Pierce is a presidential name — Franklin Pierce, 14th President of the United States — but that's not why parents choose it. They choose it because Pierce sounds sharp and confident, because it has the same Irish-family-name energy as Brady or Burke, and because it peaked in 2015 at rank #540 and has maintained a steady presence since.
Peter in Disguise
Pierce derives from the medieval English given name Piers, itself a Norman French form of Peter — from the Greek Petros (rock). So Pierce is etymologically the same name as Peter, Pedro, Pierre, and Pietro: the Greek "rock" meaning is solid, foundational. The sound of Pierce is entirely different from Peter, though: sharper, more modern, with the surname energy that the 1990s-2000s naming trend still hasn't fully exhausted.
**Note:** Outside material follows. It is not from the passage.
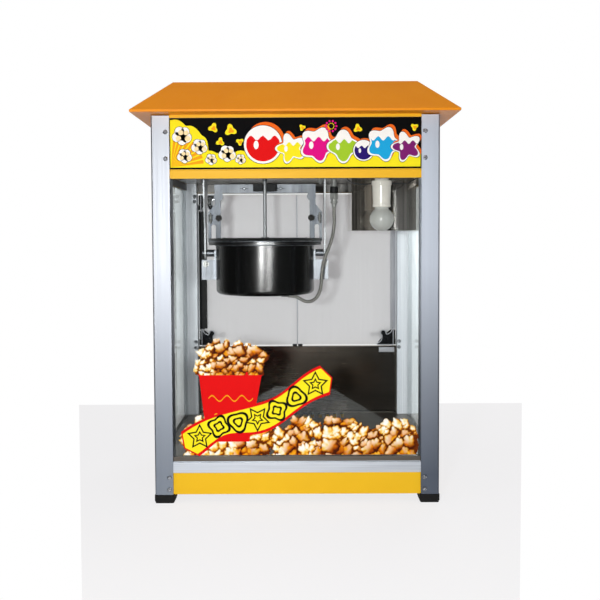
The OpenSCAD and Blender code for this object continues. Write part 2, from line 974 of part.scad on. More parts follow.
module switch_housings() {
    deep = 18;
    color(black)
        for (i = [0 : 2]) {
            rocker_place(i) difference() {
                union() {
                    translate([0, 4 - deep / 2, 0]) cube([housing_w - 3, deep, housing_h - 3], center = true);
                    translate([0, 5, 0]) cube([housing_w, 2, housing_h], center = true);
                }
                translate([0, 1, 0])
                    cube([rocker_w + 2 * play, 2 * rocker_r + 2, 2 * rocker_r + 2 * play], center = true);
                rotate([0, 90, 0]) cylinder(d = 3 + 2 * fit, h = housing_w - 4.6, center = true);
            }
        }
}

// A rocker that lies tilted one way at rest, with round ends about its pin
module rocker(i) {
    color(black)
        rocker_place(i) {
            intersection() {
                rotate([-rocker_tilt, 0, 0]) rotate([90, 0, 90]) linear_extrude(rocker_w, center = true)
                    polygon([[-4, -9], [-4, 9], [4, 14], [7, 14], [4.6, 0], [7, -14], [4, -14]]);
                rotate([0, 90, 0]) cylinder(r = rocker_r, h = rocker_w, center = true);
            }
            rotate([0, 90, 0]) cylinder(d = 3, h = rocker_w + 2, center = true);
        }
}

module heat_switch() {
    rocker(0);
}

module motor_switch() {
    rocker(1);
}

module lamp_switch() {
    rocker(2);
}

// Kettle: a pan with a rim, in a jacket that holds the heater
module kettle_pan() {
    curl = 8;
    color(steel)
        translate([kx, 0, 0]) rotate_extrude() {
            difference() {
                vessel2d(pan_half, pan_z, rim_top, 6);
                vessel2d(pan_half - sheet_t, pan_z + sheet_t, rim_top + cut, 4.5);
            }
            bar2d(pan_half - sheet_t, rim_half, rim_top - sheet_t, rim_top);
            bar2d(rim_half - sheet_t, rim_half, rim_top - curl, rim_top);
        }
}

module kettle_jacket() {
    top = rim_top - sheet_t;
    color(dark_steel) {
        translate([kx, 0, 0]) rotate_extrude() difference() {
            vessel2d(jacket_half, jacket_z, top, jacket_r);
            vessel2d(jacket_half - sheet_t, jacket_z + sheet_t, top + cut, jacket_r - sheet_t);
        }
        // the gland that the conduit goes into
        block(
            [gland_x - gland_l, conduit_y - 6, jacket_z - 5],
            [gland_x, conduit_y + 6, jacket_z]
        );
    }
}

module kettle_heater() {
    ring_h = 8;
    ring_w = 38;
    ring_r = pan_half - 14;
    color(dark_steel)
        translate([kx, 0, pan_z - ring_h]) difference() {
            cylinder(r = ring_r, h = ring_h);
            translate([0, 0, -cut]) cylinder(r = ring_r - ring_w, h = ring_h + 2 * cut);
        }
}

module kettle_brackets() {
    plate_front = -14;
    plate_low = 52;
    pin_out = hanger_off + hanger_t / 2 + 5;
    clip_in = hanger_off + hanger_t / 2 + 0.6;
    color(zinc)
        for (side = [-1, 1]) {
            translate([kx, 0, pivot_z]) mirror([side > 0 ? 0 : 1, 0, 0]) {
                difference() {
                    block([jacket_half - 8, plate_front, -plate_low], [jacket_half + 2.5, -plate_front, 6]);
                    translate([0, 0, -plate_low - cut])
                        cylinder(r = jacket_half, h = plate_low + 8 + cut, $fn = fine);
                }
                block([jacket_half + 2, plate_front, -plate_low], [pin_out, plate_front + 2, -13]);
                rotate([0, 90, 0]) {
                    translate([0, 0, jacket_half + 2]) cylinder(d = trunnion_d, h = pin_out - jacket_half - 2);
                    translate([0, 0, jacket_half + 2]) cylinder(d = 14, h = hanger_off - hanger_t / 2 - jacket_half - 3);
                    translate([0, 0, clip_in]) cylinder(d = 13, h = 1.5);
                }
            }
        }
}

// Yoke: a strip across the rim, with legs that rise to the bar behind the shaft
module yoke_leg2d() {
    foot = rim_top + strip_t;
    arch_top = pivot_z + 56;
    arch_in = 98;
    arch_out = 107;
    difference() {
        polygon([
            [yoke_inner, foot - strip_t], [yoke_outer, foot - strip_t],
            [yoke_outer, arch_top + 24], [yoke_inner + 12, arch_top + 40],
            [yoke_inner + 12, yoke_bar_top], [yoke_inner, yoke_bar_top]
        ]);
        translate([arch_in, 0]) square([arch_out - arch_in, arch_top - 4]);
        translate([(arch_in + arch_out) / 2, arch_top - 4]) circle((arch_out - arch_in) / 2);
    }
    translate([yoke_inner + 4, yoke_bar_top - 24]) circle(9);
}

module kettle_yoke() {
    boss_rise = 69;
    boss_d = 11;
    boss_l = 8;
    color(steel)
        translate([kx, 0, 0]) difference() {
            union() {
                block([-rim_half, -strip_half, rim_top], [rim_half, strip_half, rim_top + strip_t]);
                translate([0, 0, rim_top]) cylinder(d = 16, h = 7);
                for (side = [0, 1]) {
                    mirror([side, 0, 0]) translate([0, yoke_y + yoke_t, 0]) rotate([90, 0, 0])
                        linear_extrude(yoke_t) intersection() {
                            yoke_leg2d();
                            translate([0, rim_top]) square([yoke_outer, ceiling_z]);
                        }
                    mirror([side, 0, 0]) translate([yoke_inner + 3, yoke_y, pivot_z + boss_rise])
                        rotate([90, 0, 0]) cylinder(d = boss_d, h = boss_l);
                    for (flip = [0, 1]) {
                        mirror([side, 0, 0]) mirror([0, flip, 0]) block(
                            [lid_ear_x, strip_half - 1, rim_top],
                            [lid_ear_x + lid_ear_w, lid_hinge_y + 3.5, lid_hinge_z + 3]
                        );
                    }
                }
                block(
                    [-yoke_inner - 1, yoke_y, yoke_bar_top - yoke_bar_h],
                    [yoke_inner + 1, yoke_y + yoke_t, yoke_bar_top]
                );
            }
            translate([0, 0, rim_top - cut]) cylinder(d = shaft_d + 2 * fit, h = 10);
            for (y = [-lid_hinge_y, lid_hinge_y]) {
                translate([0, y, lid_hinge_z]) rotate([0, 90, 0])
                    cylinder(d = lid_pin_d + 2 * fit, h = 2 * lid_ear_x + 20, center = true);
            }
        }
}

module bearing_block() {
    block_w = 45;
    block_h = 14;
    front = 11;
    slot = shaft_d + 2 * play;
    color(black)
        translate([kx, 0, yoke_bar_top - block_h - 0.5]) difference() {
            block([-block_w / 2, -front, 0], [block_w / 2, yoke_y, block_h]);
            translate([0, 0, -cut]) cylinder(d = slot, h = block_h + 2 * cut);
            block([-slot / 2, -front - cut, -cut], [slot / 2, 0, block_h + cut]);
        }
}

module kettle_handle() {
    grip_y = jacket_half + 31.5;
    handle_drop = 17;
    rod_x = grip_l / 3;
    rod_d = 6;
    rod_root = 15;
    ferrule_d = 14;
    ferrule_l = 10;
    color(black)
        translate([kx, 0, pivot_z - handle_drop]) {
            translate([0, grip_y, 0]) rotate([0, 90, 0]) cylinder(d = grip_d, h = grip_l, center = true);
            difference() {
                for (x = [-rod_x, rod_x]) {
                    translate([x, grip_y, 0]) rotate([90, 0, 0])
                        cylinder(d = rod_d, h = grip_y - jacket_half + rod_root);
                    translate([x, jacket_half - 2, 0]) rotate([90, 0, 0])
                        cylinder(d = ferrule_d, h = ferrule_l);
                }
                cylinder(r = jacket_half, h = 30, center = true, $fn = fine);
            }
        }
}

// A half lid that turns up about pins in the yoke's ears; the front one is drawn, flip makes the rear one
module lid(flip) {
    plate_z = rim_top + play;
    edge_h = 4.8;
    ear = lid_ear_x - play;
    color(steel)
        translate([kx, 0, 0]) mirror([0, flip, 0]) {
            difference() {
                translate([0, 0, plate_z]) difference() {
                    cylinder(r = rim_half, h = edge_h);
                    translate([0, 0, sheet_t]) cylinder(r = rim_half - sheet_t, h = edge_h);
                }
                block([-rim_d, -lid_hinge_y, 0], [rim_d, rim_d, ceiling_z]);
                for (side = [-1, 1]) {
                    translate([side * (lid_ear_x + lid_ear_w / 2), -lid_hinge_y, lid_hinge_z])
                        cube([lid_ear_w + 2 * play, 10, 12], center = true);
                }
            }
            translate([0, -lid_hinge_y, lid_hinge_z]) rotate([0, 90, 0]) {
                cylinder(d = lid_knuckle_d, h = 2 * ear, center = true);
                cylinder(d = lid_pin_d, h = 2 * (lid_ear_x + lid_ear_w), center = true);
            }
            block(
                [-ear, -lid_hinge_y - lid_knuckle_d / 2, plate_z],
                [ear, -lid_hinge_y, lid_hinge_z]
            );
        }
}

module front_lid() {
    lid(0);
}

module rear_lid() {
    lid(1);
}

module stirrer() {
    pan_floor = pan_z + sheet_t;
    sweep = pan_half - 8;
    color(zinc)
        translate([kx, 0, pan_floor + 0.7]) {
            cylinder(d = shaft_d, h = shaft_top - pan_floor - 0.7);
            cylinder(d = 15, h = 12);
            for (turn = [0, 180]) {
                rotate([0, 0, turn]) {
                    block([0, -5, 0], [sweep, -2, 9]);
                    rotate([0, 0, 90]) block([0, -4, 0], [sweep * 0.6, -1, 6]);
                }
            }
        }
}

// Crumb drawer under the tray, pulled out to the back
module crumb_drawer() {
    front = 20;
    face_over = 9;
    face_y = half_d - glass_in + play;
    color(steel) {
        difference() {
            block([-drawer_half, front, drawer_z], [drawer_half, face_y, drawer_z + drawer_h]);
            block(
                [-drawer_half + steel_t, front + steel_t, drawer_z + steel_t],
                [drawer_half - steel_t, face_y - steel_t, drawer_z + drawer_h + cut]
            );
        }
        block(
            [-drawer_half - face_over, face_y, drawer_z],
            [drawer_half + face_over, face_y + sheet_t, drawer_z + drawer_h + face_over]
        );
        block([-40, face_y, drawer_z + 20], [40, face_y + 14, drawer_z + 22]);
        block([-40, face_y + 12, drawer_z + 14], [40, face_y + 14, drawer_z + 22]);
    }
}

left_front_post();
right_front_post();
left_rear_post();
right_rear_post();
rubber_feet();
front_skirt();
side_skirts();
rear_lower_panel();
base_pan();
front_trim();
side_trims();
tray_floor();
rear_inner_wall();
front_glass();
left_glass();
right_glass();
front_header();
side_headers();
rear_header();
front_sign();
side_signs();
ceiling_plate();
roof();
gearbox();
drive_motor();
drive_hub();
left_hanger();
right_hanger();
lamp_holder();
lamp_bulb();
lamp_wires();
wiring_box();
conduit_socket();
kettle_conduit();
post_screws();
hinge_bases();
door_magnets();
power_inlet();
switch_housings();
heat_switch();
motor_switch();
lamp_switch();
left_door();
left_door_strip();
left_hinge_leaves();
left_door_knob();
right_door();
right_hinge_leaves();
right_door_knob();
kettle_pan();
kettle_jacket();
kettle_heater();
kettle_brackets();
kettle_yoke();
bearing_block();
kettle_handle();
front_lid();
rear_lid();
stirrer();
crumb_drawer();
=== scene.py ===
import math
import random
import bmesh
import bpy
import numpy as np
from mathutils import Matrix, Vector


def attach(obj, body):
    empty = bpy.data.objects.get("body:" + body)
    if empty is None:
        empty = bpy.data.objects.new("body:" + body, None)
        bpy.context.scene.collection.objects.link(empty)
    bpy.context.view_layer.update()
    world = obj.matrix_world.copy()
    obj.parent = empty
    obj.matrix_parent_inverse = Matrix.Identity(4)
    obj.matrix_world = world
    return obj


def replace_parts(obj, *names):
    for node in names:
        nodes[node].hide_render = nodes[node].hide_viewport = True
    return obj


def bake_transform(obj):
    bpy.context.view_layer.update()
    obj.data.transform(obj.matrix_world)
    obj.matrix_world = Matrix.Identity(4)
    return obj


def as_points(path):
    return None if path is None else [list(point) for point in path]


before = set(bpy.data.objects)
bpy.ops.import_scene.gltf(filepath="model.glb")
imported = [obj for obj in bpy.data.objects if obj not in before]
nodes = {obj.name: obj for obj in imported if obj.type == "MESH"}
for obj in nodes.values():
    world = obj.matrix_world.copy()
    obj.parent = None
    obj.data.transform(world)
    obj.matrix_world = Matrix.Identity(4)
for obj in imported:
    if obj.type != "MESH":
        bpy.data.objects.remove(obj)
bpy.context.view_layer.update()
print("popcorn maker:", len(nodes), "nodes loaded")

# Camera: an eye-level view of the front, in metres and degrees
cameraView = {
    "place": (0.01026, -1.48038, 0.4668),
    "yaw": -0.1436, "pitch": 2.4095, "roll": -0.2784,
    "focalPixels": 748.64, "middleRow": 269.11, "imageSize": 600, "sensor": 36,
    "nearest": 0.05, "farthest": 50,
}


def addObject(name, data):
    made = bpy.data.objects.new(name, data)
    bpy.context.scene.collection.objects.link(made)
    return made


def makeCamera(view):
    yaw, pitch, roll = (math.radians(view[turn]) for turn in ("yaw", "pitch", "roll"))
    forward = Vector((math.sin(yaw) * math.cos(pitch), math.cos(yaw) * math.cos(pitch), -math.sin(pitch)))
    right = Vector((math.cos(yaw), -math.sin(yaw), 0))
    up = right.cross(forward)
    across = right * math.cos(roll) + up * math.sin(roll)
    upright = up * math.cos(roll) - right * math.sin(roll)
    data = bpy.data.cameras.new("camera")
    data.sensor_width = view["sensor"]
    data.lens = view["focalPixels"] * view["sensor"] / view["imageSize"]
    data.shift_y = view["middleRow"] / view["imageSize"] - 0.5
    data.clip_start, data.clip_end = view["nearest"], view["farthest"]
    camera = addObject("camera", data)
    turned = Matrix((across, upright, -forward)).transposed().to_4x4()
    camera.matrix_world = Matrix.Translation(view["place"]) @ turned
    bpy.context.scene.camera = camera


makeCamera(cameraView)

# Mesh helpers: sizes and places in millimetres, made into metres here; a shape is its points and faces
mm = 0.001
arcSteps = 5


def addPiece(name, shape, finish, body, smooth=True):
    points, faces = shape
    mesh = bpy.data.meshes.new(name)
    mesh.from_pydata([tuple(c * mm for c in p) for p in points], [], faces)
    mesh.validate()
    tidy = bmesh.new()
    tidy.from_mesh(mesh)
    bmesh.ops.recalc_face_normals(tidy, faces=tidy.faces)
    tidy.to_mesh(mesh)
    tidy.free()
    for face in mesh.polygons:
        face.use_smooth = smooth
    mesh.materials.append(finishes[finish])
    piece = addObject(name, mesh)
    if body:
        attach(piece, body)
    return piece


def sharpen(piece, degrees=35):
    # keeps the shading crisp over edges steeper than this
    work = bmesh.new()
    work.from_mesh(piece.data)
    for edge in work.edges:
        if len(edge.link_faces) == 2 and edge.calc_face_angle(0) > math.radians(degrees):
            edge.smooth = False
    work.to_mesh(piece.data)
    work.free()
    return piece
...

SSA data: 19,646 total bearers, 2015 peak, current rank #540.
Surname Energy Done Right
Pierce belongs to the family of surnames used as first names that feel properly grounded: Ford, Grant, Hayes, Lincoln. The presidential-surname register is one of the more durable American naming traditions. Pierce Brosnan, the Irish-British actor famous as James Bond, gave the name significant visibility in the 1990s; that association probably contributed to its 2015 peak as the parents who admired him in their 20s reached naming age.
One Letter, Two Feels
Pierce vs. Pearce is a common spelling question. Pearce reads more Irish and more surname-like; Pierce reads more given-name standard in American usage. Neither is incorrect, but Pierce dominates U.S. birth records by a wide margin. For parents looking at Greek-origin names via unexpected pathways, Pierce is genuinely interesting: it's Peter, with 2,000 years of rock-solid meaning, dressed in a modern American suit that needs no explaining.